Are you living in an urgency culture? 

It’s very possible that if you said yes, this is the source of a lot of your stress! By continuing to live this way your health deteriorates, the stress increases, you project your expectations onto others in an unhealthy way. Your expectations may be too high so then you become judgy and resentful. They resent you for doing so and a wedge is formed in the relationship. You may miss out on dreams, goals and careers that would’ve made you happy all because you believed your age played a key role. So how do you stop? 

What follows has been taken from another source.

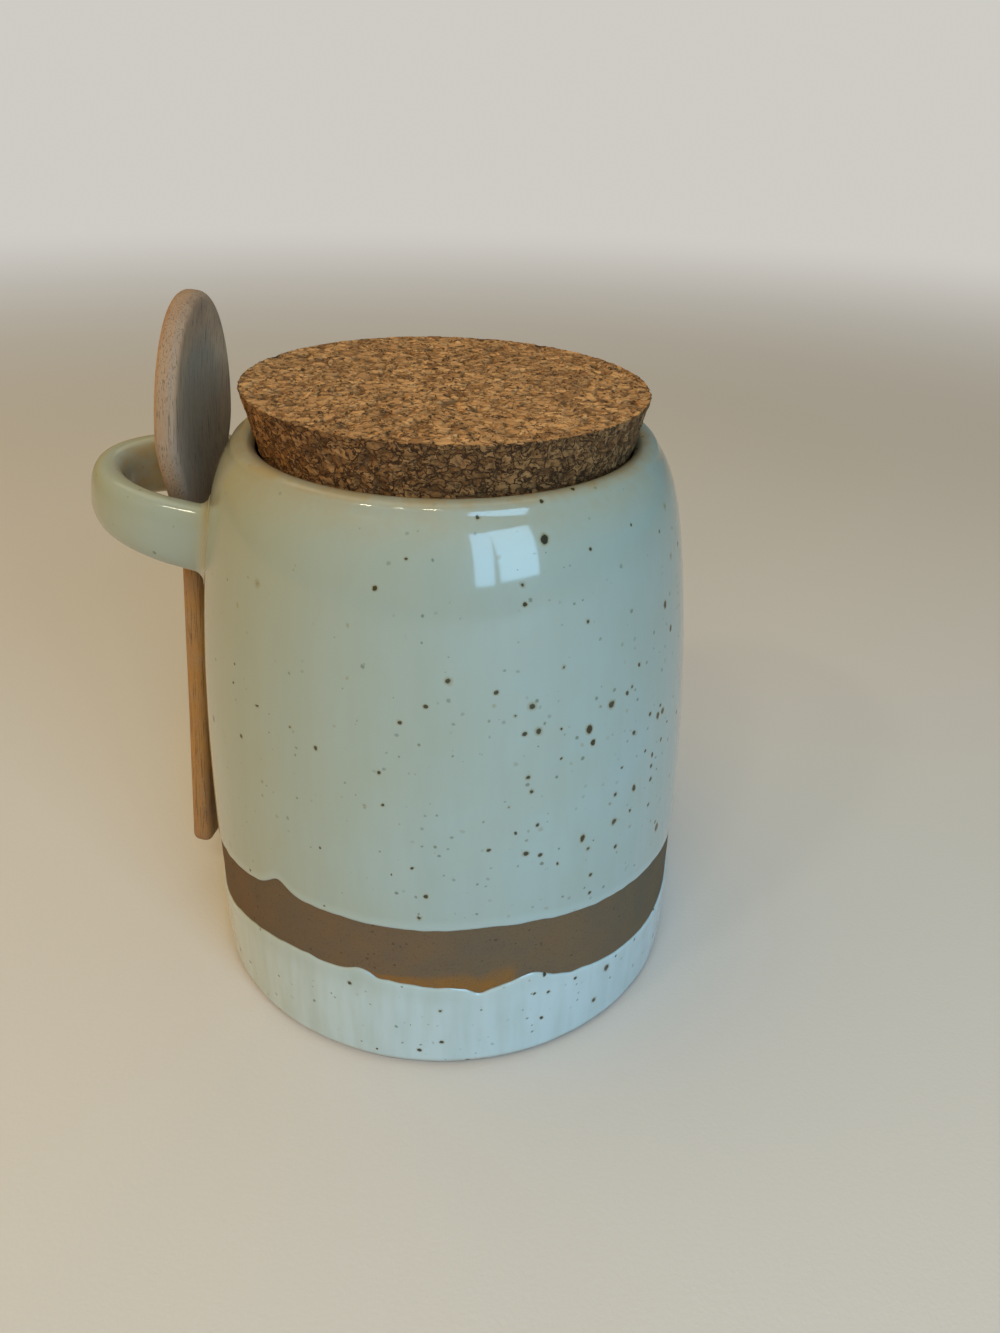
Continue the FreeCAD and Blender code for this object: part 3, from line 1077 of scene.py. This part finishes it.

  • Learn to say NO. It’s a complete sentence and requires no explanation. 
  • Give others time. 
  • Know what you can and cannot control. Accept it for what it is. 
  • If you need an answer right away, call- don’t text. 
  • Plan ahead. 
  • Recognize that your actions, thoughts and communication have an effect on others but give them and yourself space to do what is healthy.
  • Recognize that what is healthy for others may not be healthy for you and vice versa. 
  • BOUNDARIES! Set them. Stick to them. Respect those that others set. 
  • Did I mention learning to say NO? It’s so liberating and you know what? People will NOT love you less if you say no. I promise. 

If you are one that’s living in the urgency culture that society has created, I challenge you to be mindful. Figure out where things aren’t working for you and what’s stressing you out and then make a shift. It might be the healthiest thing you do for yourself this year!